Come finiranno le elezioni americane lo sapremo la sera del tre novembre, salvo ricorsi contro il voto postale se Trump dovesse perdere. I sondaggi parlano a favore di Joe Biden e certamente il complessivo voto popolare sarà a suo vantaggio ma ciò che conta sono una decina di Stati in bilico e qui le previsioni si fanno incerte come si è visto nel duello Trump-Hillary Clinton del 2016.
Èda notare che negli ultimi trent’anni una volta sola il voto popolare è risultato a favore dei repubblicani i quali però nel medesimo periodo hanno avuto tre presidenti: Bush padre, Bush figlio, Donald Trump. Nel 2016 Hillary Clinton ha ricevuto tre milioni di voti in più del Presidente in carica.
E Trump ha dimostrato di essere un politico atipico capace di mosse sorprendenti che noi europei possiamo ritenere stravaganti ma che invece portano consenso negli Usa dove s’intrecciano storie, culture, etnie, evoluzioni e rivoluzioni che hanno fatto grande quel Paese.
Non entro certo nel merito dei sondaggi elettorali e mi permetto solo qualche riflessione sui riflessi che il risultato avrà sull’Europa che con l’America ha storicamente avuto un fortunato rapporto in termini di esercizio della democrazia, di sviluppo dell’economia, di evoluzione della società.
L’America è stata decisiva quando è entrata in guerra a fianco dell’Inghilterra contro la Germania nazista (e l’Italia fascista) ed ha poi saputo trovare un accordo temporaneo con la Russia di Stalin per battere Hitler. Successivamente è stata ininterrottamente la guida dell’occidente democratico vincendo la “guerra fredda” con l’Unione Sovietica.
Sono passati tanti anni da allora ma ne sembrano passati ben di più da quando Trump ha introdotto e rafforzato per gli Usa una politica isolazionista. Ha raffreddato le relazioni con l’Europa; al pari della Russia di Putin appare interessato all’indebolimento dell’Unione Europea; ha incoraggiato tutti i sovranismi e i nazionalismi nel nostro continente.
Sono queste le ragioni che spingono molti europei dalla parte dei Democratici e di Joe Biden per quanto anziano e logoro possa sembrare per una lunghissima vita politica e una dolorosa esistenza personale e famigliare. Appare però molto più rassicurante, più consapevole di Trump del compito di guida del mondo democratico. Anche lui, come Trump, si pone il problema dell’ascesa inarrestabile e preoccupante della Cina, l’altra grande superpotenza mondiale, ma in un modo più lineare ed efficace.
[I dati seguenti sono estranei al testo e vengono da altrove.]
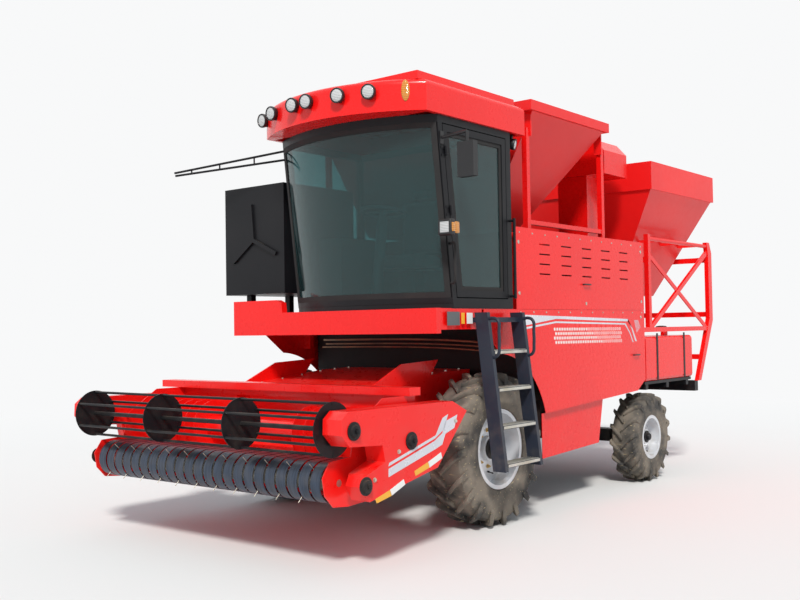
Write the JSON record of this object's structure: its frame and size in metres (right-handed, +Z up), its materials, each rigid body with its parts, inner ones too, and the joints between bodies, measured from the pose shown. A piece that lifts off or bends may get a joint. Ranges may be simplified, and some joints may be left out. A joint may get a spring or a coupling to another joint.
{
  "type": "self-propelled peanut pickup harvester",
  "caption": "Four-wheeled field harvester with a raised cab, a wide rotating pickup header in front and two tipping hoppers behind.",
  "frame": {"origin": "on the ground, under the middle of the machine's box", "axes": "+X forward, +Y to the machine's left, +Z up"},
  "size_m": [7.0569, 3.1385, 3.6497],
  "materials": {
    "red_paint": "gloss red paint",
    "black_paint": "satin black paint",
    "slate_paint": "dark blue-grey paint",
    "silver_paint": "silver-white paint",
    "tyre": "dusty black rubber",
    "glass": "blue-green tinted glass",
    "steel": "bare steel",
    "black_plastic": "grained black plastic",
    "lamp": "clear lamp lens in a black housing"
  },
  "bodies": {
    "root": {"chassis_frame": "black_paint", "front_axle": "black_paint", "rear_axle": "black_paint", "threshing_body": "red_paint", "side_frames": "red_paint", "engine": "black_paint", "upper_panel_left": "red_paint", "upper_panel_right": "red_paint", "lower_panel_left": "red_paint", "lower_panel_right": "red_paint", "fuel_tank": "red_paint", "rear_frame": "red_paint", "rear_housing": "red_paint", "elevator": "red_paint", "platform": "red_paint", "cab_frame": "black_paint", "windscreen": "glass", "cab_side_glass": "glass", "cab_roof": "red_paint", "door_hinges": "black_paint", "seat": "black_plastic", "steering_console": "black_plastic", "screen_box": "black_paint", "lamps": "lamp", "mirror": "black_plastic", "side_arm": "black_paint", "handrails": "black_paint", "ladder": "slate_paint", "header_pivot": "steel", "hopper_posts": "red_paint"},
    "door": {"cab_door": "black_paint", "door_glass": "glass"},
    "header": {"feeder_house": "red_paint", "header_trough": "red_paint", "pickup_bands": "slate_paint", "header_cover_left": "red_paint", "header_cover_right": "red_paint"},
    "pickup_rotor": {"pickup_tines": "steel"},
    "reel_rotor": {"reel": "black_paint"},
    "auger_rotor": {"header_auger": "red_paint"},
    "hopper": {"front_hopper": "red_paint"},
    "bin": {"rear_bin": "red_paint"},
    "front_wheel_left": {"front_tyre_left": "tyre", "front_rim_left": "silver_paint"},
    "front_wheel_right": {"front_tyre_right": "tyre", "front_rim_right": "silver_paint"},
    "rear_wheel_left": {"rear_tyre_left": "tyre", "rear_rim_left": "silver_paint"},
    "rear_wheel_right": {"rear_tyre_right": "tyre", "rear_rim_right": "silver_paint"},
    "steer_left": {"knuckle_left": "black_paint"},
    "steer_right": {"knuckle_right": "black_paint"}
  },
  "joints": [
    {"name": "front_wheel_left_spin", "type": "hinge", "parent": "root", "child": "front_wheel_left", "pos_m": [1.265, 1.131, 0.6325], "axis": [0, 1, 0], "continuous": true},
    {"name": "front_wheel_right_spin", "type": "hinge", "parent": "root", "child": "front_wheel_right", "pos_m": [1.265, -1.131, 0.6325], "axis": [0, 1, 0], "continuous": true},
    {"name": "steer_left_turn", "type": "hinge", "parent": "root", "child": "steer_left", "pos_m": [-1.605, 0.94, 0.46], "axis": [0, 0, 1], "range_deg": [-30, 30]},
    {"name": "rear_wheel_left_spin", "type": "hinge", "parent": "steer_left", "child": "rear_wheel_left", "pos_m": [-1.605, 1.1775, 0.46], "axis": [0, 1, 0], "continuous": true},
    {"name": "steer_right_turn", "type": "hinge", "parent": "root", "child": "steer_right", "pos_m": [-1.605, -0.94, 0.46], "axis": [0, 0, 1], "range_deg": [-30, 30]},
    {"name": "rear_wheel_right_spin", "type": "hinge", "parent": "steer_right", "child": "rear_wheel_right", "pos_m": [-1.605, -1.1775, 0.46], "axis": [0, 1, 0], "continuous": true},
    {"name": "door_swing", "type": "hinge", "parent": "root", "child": "door", "pos_m": [1.822, 1.297, 1.88], "axis": [-0.1168, 0, -0.9932], "range_deg": [0, 65]},
    {"name": "header_lift", "type": "hinge", "parent": "root", "child": "header", "pos_m": [1.015, 0, 1.15], "axis": [0, -1, 0], "range_deg": [-10, 14]},
    {"name": "reel_spin", "type": "hinge", "parent": "header", "child": "reel_rotor", "pos_m": [3.345, 0, 0.98], "axis": [0, 1, 0], "continuous": true},
    {"name": "pickup_spin", "type": "hinge", "parent": "header", "child": "pickup_rotor", "pos_m": [3.235, 0, 0.609], "axis": [0, 1, 0], "continuous": true},
    {"name": "auger_spin", "type": "hinge", "parent": "header", "child": "auger_rotor", "pos_m": [2.745, 0, 0.86], "axis": [0, 1, 0], "continuous": true},
    {"name": "hopper_tip", "type": "hinge", "parent": "root", "child": "hopper", "pos_m": [-0.075, 1.2, 3.38], "axis": [-1, 0, 0], "range_deg": [0, 55]},
    {"name": "bin_tip", "type": "hinge", "parent": "root", "child": "bin", "pos_m": [-2.66, 1.25, 2.56], "axis": [-1, 0, 0], "range_deg": [0, 50]}
  ],
  "couplings": [
    {"joint": "steer_right_turn", "follows": "steer_left_turn", "ratio": 1}
  ]
}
La Cina sta cercando di acquisire una capacità di “soft power”, cioè di conquistare l’amicizia di tanti Paesi del mondo con aiuti mirati, che era tipica dell’America come ha dimostrato il successo del famoso Piano Marshall per l’Europa e poi l’azione della Nato e degli Organismi internazionali di cooperazione. Conquiste che giovavano agli interessi geopolitici americani ma si collocavano nel segno della democrazia per quanti errori siano stati compiuti.
Non così si può dire della Cina comunista con il suo rampante capitalismo di Stato, le sue pratiche antidemocratiche viste in opera ad Hong Kong, il suo poco rispetto dei diritti umani, i suoi segreti imbarazzanti riguardo all’instaurarsi della pandemia, le sue lusinghe e le mirabolanti promesse insite nella Via della Seta sulla cui fondatezza è lecito dubitare.
L’Europa ha bisogno di un’America vicina e amica con l’ambizione di contribuire a vincere la “guerra” del Covid 19 e poi di mantenere il ruolo positivo che aveva svolto dopo la seconda guerra mondiale. Una scelta di campo precisa e determinante molto più di Joe Biden che di Donald Trump.